Jak poinformowała nas Krajowa Federacja Producentów Zbóż na dorocznym spotkaniu Międzynarodowej Izby Zbożowej przedstawiciel francuskiej firmy Malteurop powiedział, że przewiduje stały wzrost popytu na jęczmień dla sektora piwowarskiego. Stanie się tak mimo spadku udziału europejskiego sektora browarnego, a dzięki systematycznemu zwiększaniu spożycia piwa w innych częściach świata. Największymi producentami tego towaru staną się Argentyna, Urugwaj, Rosja i Ukraina.
Jak podkreśla KFPZ światowa produkcja piwa, która do niedawna skupiała się w Europie i Ameryce Północnej, stanie się bardziej zróżnicowana regionalnie. Udział tych dwóch dotąd wiodących regionów spadnie odpowiednio z 47% i 30% w roku 1980 do zaledwie 21% i 18% w roku 2010. Odbywa się to kosztem dynamicznego wzrostu udziału piwa wytwarzanego w Azji i Ameryce Południowej (z 8% łącznie w roku 1980 do odpowiednio 40% i 15% w 2010). W podobny sposób będzie się zmieniał udział poszczególnych części globu w produkcji jęczmienia browarnego. Aż 95% wolumenu tego rodzaju zboża kieruje się do przetwórstwa na piwo, a 3% na whisky.

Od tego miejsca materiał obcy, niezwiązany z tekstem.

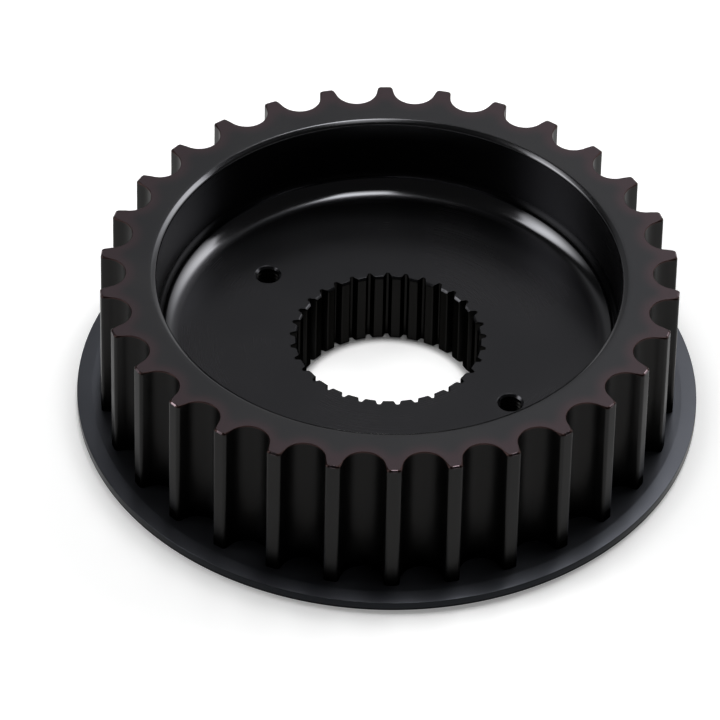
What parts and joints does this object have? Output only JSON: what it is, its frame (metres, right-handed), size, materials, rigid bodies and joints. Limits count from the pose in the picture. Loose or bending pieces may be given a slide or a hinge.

Zdaniem KFPZ krótkoterminowe perspektywy dla rynku jęczmienia browarnego są bardzo dobre. Po dawnej nadpodaży nie ma już śladu, a produkcję napędza wzrost popytu. Banki chętnie inwestują w rozwój branży, co zdumiewa, zważywszy na relatywnie długi okres zwrotu inwestycji i jej kapitałochłonność.